Following the recent decline in broader market indices, the stock of film studio company Eros International Media has dropped by over 32% from its listing price of . 190 six months ago.


The company reported robust numbers during the December quarter. Given its unique business model, which offers cushion against the failure of movies, the company is expected to grow at a faster clip in the coming quarters. Unlike other companies in the entertainment business, Eros recovers more than two-third of its investment in movies even before their release. During the pre-production stage, the company earns revenues by selling television rights of the movie.

It also recovers a portion of its investment through the release of DVDs and Direct-to-Home (DTH) services during the post-production stage.


Both these arrangements ensure that the company is insulated from the failure of a film project on the box office. In this arrangement, the company's distribution network plays a key role. Through its investment in UFO Moviez, which ensures digital delivery of content, the company is in a position to release a film in 800 theatres at a time. Besides, Eros also monetises inhouse library of over 1,000 films through syndication deals and selling satellite rights.

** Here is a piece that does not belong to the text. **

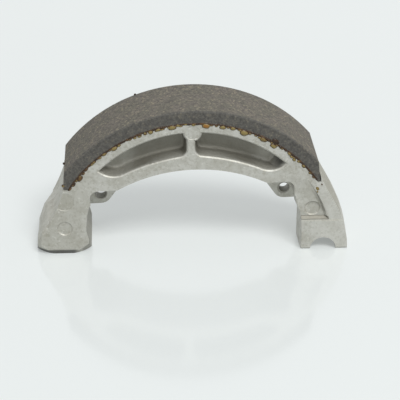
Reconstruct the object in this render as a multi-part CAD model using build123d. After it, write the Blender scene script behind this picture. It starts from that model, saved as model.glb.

Another source of income is presales of overseas film rights to the parent company Eros International Plc. In a fixed-rate agreement, the parent pays 30% of the cost in addition to a 30% mark-up and advances. These arrangements have helped the company secure handsome revenues from its investment. In the December 2010 quarter, the company's net profit increased to . 34 crore — a year-on-year jump of more than 200%.


Net sales rose by 60% to . 217. Due to its strong business model, the company enjoys benefits of revenue diversification. Around 40% of the company's revenues come from theatrical rights, and the remaining from overseas sales and satellite rights. Though its stock has not been able to provide any meaningful returns to investors so far, it may undergo a rerating in the coming quarters, given the company's future growth prospects.